##### Dataset section #####

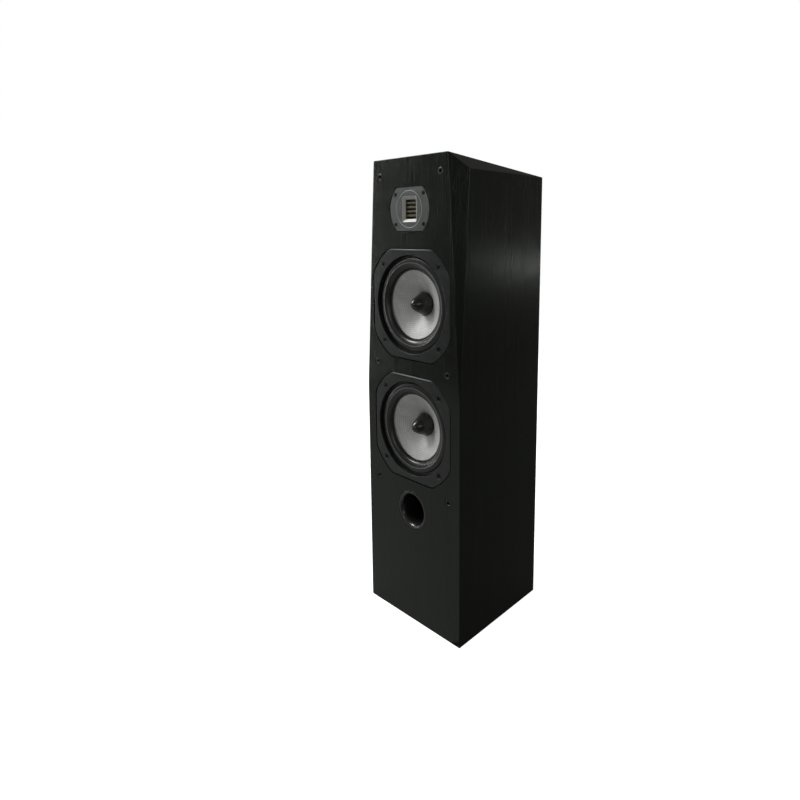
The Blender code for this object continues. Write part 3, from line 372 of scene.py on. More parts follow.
FINISHES = {
    "black_ash": black_ash(),
    "bare_board": mottled(
        "bare_board", (0.24, 0.16, 0.09), (0.40, 0.29, 0.18), (0.65, 0.85), 60, 0.0002),
    "grey_metal": mottled(
        "grey_metal", (0.014, 0.016, 0.0155), (0.022, 0.025, 0.024), (0.27, 0.40), 55, 0.00003,
        Metallic=0.25),
    "rubber": rubber(),
    "cone": woven(
        "cone", 0.0028, (0.72, 0.73, 0.71), (0.55, 0.56, 0.55), (0.24, 0.235, 0.225),
        (0.32, 0.48), 0.00022, Metallic=0.15),
    "gloss_black": mottled(
        "gloss_black", (0.006, 0.0065, 0.006), (0.011, 0.0115, 0.0105), (0.22, 0.32), 30, 0.000006,
        Coat_Weight=0.30, Coat_Roughness=0.10),
    "fabric": woven(
        "fabric", 0.0009, (0.50, 0.36, 0.16), (0.43, 0.30, 0.12), (0.20, 0.12, 0.04),
        (0.70, 0.90), 0.00012, angle=0),
    "ferrite": mottled(
        "ferrite", (0.020, 0.020, 0.022), (0.045, 0.045, 0.048), (0.50, 0.70), 90, 0.00008),
    "steel": mottled(
        "steel", (0.42, 0.42, 0.43), (0.60, 0.60, 0.61), (0.22, 0.36), 120, 0.00002,
        stretch=(1, 5, 1), Metallic=1.0),
    "plate_grey": mottled(
        "plate_grey", (0.100, 0.104, 0.105), (0.132, 0.136, 0.138), (0.28, 0.42), 70, 0.00002,
        Metallic=0.4),
    "silver": mottled(
        "silver", (0.38, 0.38, 0.36), (0.50, 0.50, 0.48), (0.46, 0.60), 90, 0.00001,
        stretch=(1, 1, 6), Metallic=0.5),
    "brass": mottled(
        "brass", (0.10, 0.095, 0.070), (0.17, 0.160, 0.120), (0.34, 0.48), 80, 0.00002,
        stretch=(6, 1, 1), Metallic=0.7),
    "copper": mottled(
        "copper", (0.48, 0.20, 0.10), (0.66, 0.30, 0.17), (0.25, 0.40), 200, 0.00005,
        stretch=(1, 8, 1), Metallic=1.0),
    "film": mottled(
        "film", (0.030, 0.022, 0.010), (0.070, 0.050, 0.022), (0.18, 0.34), 90, 0.00001,
        stretch=(1, 1, 6)),
    "black_screw": mottled(
        "black_screw", (0.002, 0.002, 0.002), (0.006, 0.006, 0.006), (0.32, 0.48), 300, 0.00001,
        Specular_IOR_Level=0.3),
    "black_plastic": mottled(
        "black_plastic", (0.004, 0.004, 0.004), (0.009, 0.009, 0.009), (0.26, 0.40), 160, 0.00004),
    "red_plastic": mottled(
        "red_plastic", (0.36, 0.010, 0.008), (0.50, 0.018, 0.014), (0.22, 0.36), 120, 0.00002),
    "board_green": mottled(
        "board_green", (0.018, 0.075, 0.035), (0.040, 0.130, 0.060), (0.36, 0.52), 50, 0.00003),
}


# ---------------------------------------------------------------- mesh helpers
def add_piece(name, shape, slot, location=(0, 0, 0), sharp=32):
    """Turns a bmesh into a smooth-shaded object, with edges kept sharp above an angle."""
    bmesh.ops.recalc_face_normals(shape, faces=shape.faces)
    mesh = bpy.data.meshes.new(name)
    shape.to_mesh(mesh)
    shape.free()
    mesh.materials.append(FINISHES[slot])
    made = bpy.data.objects.new(name, mesh)
    made.location = location
    bpy.context.scene.collection.objects.link(made)
    mesh.shade_smooth()
    mesh.set_sharp_from_angle(angle=math.radians(sharp))
    return made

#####

[Exercise requirements] Print again each line of the listing above, exactly as it appears.

[Result of this task]
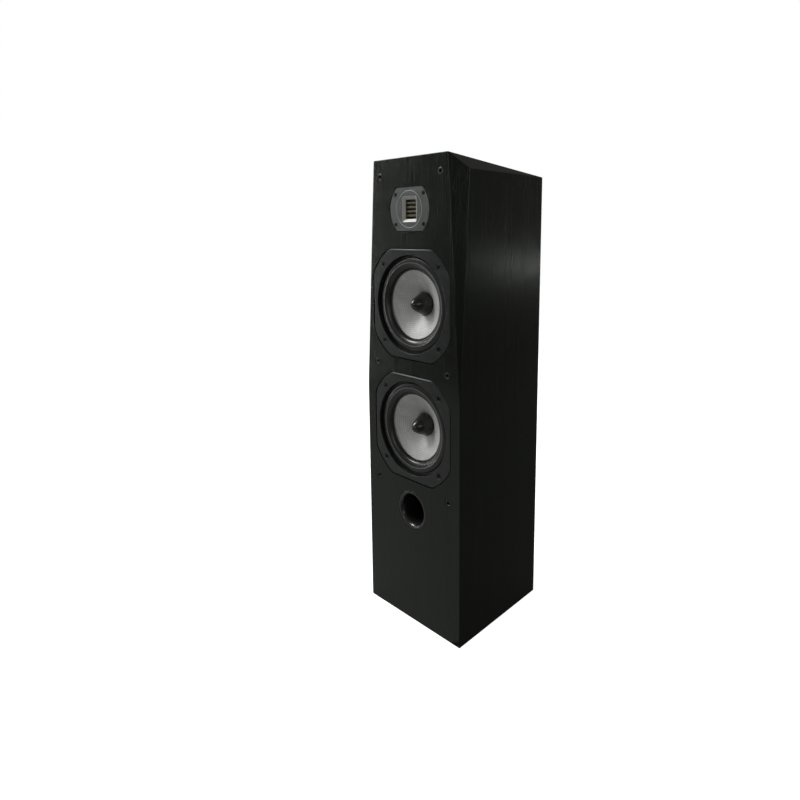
The Blender code for this object continues. Write part 3, from line 372 of scene.py on. More parts follow.
FINISHES = {
    "black_ash": black_ash(),
    "bare_board": mottled(
        "bare_board", (0.24, 0.16, 0.09), (0.40, 0.29, 0.18), (0.65, 0.85), 60, 0.0002),
    "grey_metal": mottled(
        "grey_metal", (0.014, 0.016, 0.0155), (0.022, 0.025, 0.024), (0.27, 0.40), 55, 0.00003,
        Metallic=0.25),
    "rubber": rubber(),
    "cone": woven(
        "cone", 0.0028, (0.72, 0.73, 0.71), (0.55, 0.56, 0.55), (0.24, 0.235, 0.225),
        (0.32, 0.48), 0.00022, Metallic=0.15),
    "gloss_black": mottled(
        "gloss_black", (0.006, 0.0065, 0.006), (0.011, 0.0115, 0.0105), (0.22, 0.32), 30, 0.000006,
        Coat_Weight=0.30, Coat_Roughness=0.10),
    "fabric": woven(
        "fabric", 0.0009, (0.50, 0.36, 0.16), (0.43, 0.30, 0.12), (0.20, 0.12, 0.04),
        (0.70, 0.90), 0.00012, angle=0),
    "ferrite": mottled(
        "ferrite", (0.020, 0.020, 0.022), (0.045, 0.045, 0.048), (0.50, 0.70), 90, 0.00008),
    "steel": mottled(
        "steel", (0.42, 0.42, 0.43), (0.60, 0.60, 0.61), (0.22, 0.36), 120, 0.00002,
        stretch=(1, 5, 1), Metallic=1.0),
    "plate_grey": mottled(
        "plate_grey", (0.100, 0.104, 0.105), (0.132, 0.136, 0.138), (0.28, 0.42), 70, 0.00002,
        Metallic=0.4),
    "silver": mottled(
        "silver", (0.38, 0.38, 0.36), (0.50, 0.50, 0.48), (0.46, 0.60), 90, 0.00001,
        stretch=(1, 1, 6), Metallic=0.5),
    "brass": mottled(
        "brass", (0.10, 0.095, 0.070), (0.17, 0.160, 0.120), (0.34, 0.48), 80, 0.00002,
        stretch=(6, 1, 1), Metallic=0.7),
    "copper": mottled(
        "copper", (0.48, 0.20, 0.10), (0.66, 0.30, 0.17), (0.25, 0.40), 200, 0.00005,
        stretch=(1, 8, 1), Metallic=1.0),
    "film": mottled(
        "film", (0.030, 0.022, 0.010), (0.070, 0.050, 0.022), (0.18, 0.34), 90, 0.00001,
        stretch=(1, 1, 6)),
    "black_screw": mottled(
        "black_screw", (0.002, 0.002, 0.002), (0.006, 0.006, 0.006), (0.32, 0.48), 300, 0.00001,
        Specular_IOR_Level=0.3),
    "black_plastic": mottled(
        "black_plastic", (0.004, 0.004, 0.004), (0.009, 0.009, 0.009), (0.26, 0.40), 160, 0.00004),
    "red_plastic": mottled(
        "red_plastic", (0.36, 0.010, 0.008), (0.50, 0.018, 0.014), (0.22, 0.36), 120, 0.00002),
    "board_green": mottled(
        "board_green", (0.018, 0.075, 0.035), (0.040, 0.130, 0.060), (0.36, 0.52), 50, 0.00003),
}


# ---------------------------------------------------------------- mesh helpers
def add_piece(name, shape, slot, location=(0, 0, 0), sharp=32):
    """Turns a bmesh into a smooth-shaded object, with edges kept sharp above an angle."""
    bmesh.ops.recalc_face_normals(shape, faces=shape.faces)
    mesh = bpy.data.meshes.new(name)
    shape.to_mesh(mesh)
    shape.free()
    mesh.materials.append(FINISHES[slot])
    made = bpy.data.objects.new(name, mesh)
    made.location = location
    bpy.context.scene.collection.objects.link(made)
    mesh.shade_smooth()
    mesh.set_sharp_from_angle(angle=math.radians(sharp))
    return made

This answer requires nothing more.